Notwithstanding his long silence, I never omitted to write to him when I had any thing worthy of communicating. I generally kept copies of my letters to him, that I might have a full view of our correspondence, and never be at a loss to understand any reference in his letters. He kept the greater part of mine very carefully; and a short time before his death was attentive enough to seal them up in bundles, and order them to be delivered to me, which was accordingly done. Amongst them I found one, of which I had not made a copy, and which I own I read with pleasure at the distance of almost twenty years. It is dated November, 1765, at the palace of Pascal Paoli, in Corte, the capital of Corsica, and is full of generous enthusiasm. After giving a sketch of what I had seen and heard in that island, it proceeded thus: 'I dare to call this a spirited tour. I dare, to challenge your approbation.'
This letter produced the following answer, which I found on my arrival at Paris.
A Mr. Mr. BOSWELL, chez Mr. WATERS, Banquier, a Paris.
'Apologies are seldom of any use. We will delay till your arrival the reasons, good or bad, which have made me such a sparing and ungrateful correspondent. Be assured, for the present, that nothing has lessened either the esteem or love with which I dismissed you at Harwich. Both have been increased by all that I have been told of you by yourself or others; and when you return, you will return to an unaltered, and, I hope, unalterable friend.
'All that you have to fear from me is the vexation of disappointing me. No man loves to frustrate expectations which have been formed in his favour; and the pleasure which I promise myself from your journals and remarks is so great, that perhaps no degree of attention or discernment will be sufficient to afford it.
'Come home, however, and take your chance. I long to see you, and to hear you; and hope that we shall not be so long separated again. Come home, and expect such a welcome as is due to him whom a wise and noble curiosity has led, where perhaps no native of this country ever was before.
'I have no news to tell you that can deserve your notice; nor would I willingly lessen the pleasure that any novelty may give you at your return. I am afraid we shall find it difficult to keep among us a mind which has been so long feasted with variety. But let us try what esteem and kindness can effect.

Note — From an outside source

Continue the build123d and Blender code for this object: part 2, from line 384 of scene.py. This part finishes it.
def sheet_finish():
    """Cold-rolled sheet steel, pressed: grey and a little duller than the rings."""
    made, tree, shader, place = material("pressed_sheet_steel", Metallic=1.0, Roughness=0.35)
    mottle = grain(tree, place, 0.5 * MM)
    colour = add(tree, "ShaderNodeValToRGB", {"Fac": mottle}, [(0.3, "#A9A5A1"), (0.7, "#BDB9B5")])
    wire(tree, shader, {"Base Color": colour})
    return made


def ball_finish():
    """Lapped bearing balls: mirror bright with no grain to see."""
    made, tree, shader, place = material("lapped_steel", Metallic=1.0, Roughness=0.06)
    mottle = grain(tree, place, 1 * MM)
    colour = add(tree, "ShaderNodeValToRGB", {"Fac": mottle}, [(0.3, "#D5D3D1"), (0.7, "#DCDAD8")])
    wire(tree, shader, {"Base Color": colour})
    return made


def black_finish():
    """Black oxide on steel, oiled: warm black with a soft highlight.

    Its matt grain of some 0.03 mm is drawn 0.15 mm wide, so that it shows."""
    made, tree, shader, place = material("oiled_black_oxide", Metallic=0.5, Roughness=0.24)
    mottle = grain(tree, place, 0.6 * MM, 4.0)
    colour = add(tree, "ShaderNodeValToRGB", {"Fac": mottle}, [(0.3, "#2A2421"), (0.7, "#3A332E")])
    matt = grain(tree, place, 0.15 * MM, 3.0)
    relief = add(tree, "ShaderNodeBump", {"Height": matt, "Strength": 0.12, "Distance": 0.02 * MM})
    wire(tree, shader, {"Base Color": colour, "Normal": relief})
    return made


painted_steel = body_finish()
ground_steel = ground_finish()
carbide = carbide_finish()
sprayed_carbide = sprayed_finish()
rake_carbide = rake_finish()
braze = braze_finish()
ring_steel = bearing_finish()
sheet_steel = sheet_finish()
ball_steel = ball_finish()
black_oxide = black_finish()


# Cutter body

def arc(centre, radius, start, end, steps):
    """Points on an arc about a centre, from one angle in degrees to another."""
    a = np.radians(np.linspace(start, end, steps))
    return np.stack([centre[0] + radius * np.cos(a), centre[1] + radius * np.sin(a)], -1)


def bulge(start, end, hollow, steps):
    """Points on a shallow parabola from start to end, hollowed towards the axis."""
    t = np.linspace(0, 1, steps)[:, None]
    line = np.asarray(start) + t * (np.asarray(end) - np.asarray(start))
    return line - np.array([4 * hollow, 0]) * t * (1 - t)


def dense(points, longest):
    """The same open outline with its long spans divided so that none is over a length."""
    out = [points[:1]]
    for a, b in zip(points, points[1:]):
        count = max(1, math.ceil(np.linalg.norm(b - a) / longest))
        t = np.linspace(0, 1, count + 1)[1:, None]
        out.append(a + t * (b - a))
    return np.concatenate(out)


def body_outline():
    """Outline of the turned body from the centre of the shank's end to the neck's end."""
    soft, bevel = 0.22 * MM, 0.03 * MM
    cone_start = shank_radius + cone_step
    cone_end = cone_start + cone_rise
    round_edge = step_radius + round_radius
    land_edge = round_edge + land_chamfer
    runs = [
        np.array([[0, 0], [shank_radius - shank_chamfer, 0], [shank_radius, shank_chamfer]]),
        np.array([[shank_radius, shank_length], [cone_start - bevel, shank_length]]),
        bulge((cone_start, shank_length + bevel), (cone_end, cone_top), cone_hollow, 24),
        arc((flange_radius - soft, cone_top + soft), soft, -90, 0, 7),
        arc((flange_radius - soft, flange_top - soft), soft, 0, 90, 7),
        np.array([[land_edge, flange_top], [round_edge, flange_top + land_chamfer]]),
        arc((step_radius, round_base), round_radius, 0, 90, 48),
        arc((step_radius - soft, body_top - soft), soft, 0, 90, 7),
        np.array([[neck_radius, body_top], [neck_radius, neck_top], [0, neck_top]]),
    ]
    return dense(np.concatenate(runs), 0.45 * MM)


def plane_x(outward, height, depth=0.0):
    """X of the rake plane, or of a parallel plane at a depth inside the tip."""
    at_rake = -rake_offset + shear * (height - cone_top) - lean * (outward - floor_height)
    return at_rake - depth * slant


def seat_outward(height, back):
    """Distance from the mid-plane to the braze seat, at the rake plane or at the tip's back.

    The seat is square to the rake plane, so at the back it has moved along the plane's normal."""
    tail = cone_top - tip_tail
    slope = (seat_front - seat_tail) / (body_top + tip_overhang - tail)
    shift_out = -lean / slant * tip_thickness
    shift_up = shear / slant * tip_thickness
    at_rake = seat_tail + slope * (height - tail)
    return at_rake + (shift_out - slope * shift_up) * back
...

'As your father's liberality has indulged you with so long a ramble, I doubt not but you will think his sickness, or even his desire to see you, a sufficient reason for hastening your return. The longer we live, and the more we think, the higher value we learn to put on the friendship and tenderness of parents and of friends. Parents we can have but once; and he promises himself too much, who enters life with the expectation of finding many friends. Upon some motive, I hope, that you will be here soon; and am willing to think that it will be an inducement to your return, that it is sincerely desired by, dear Sir,
'Your affectionate humble servant, 'SAM.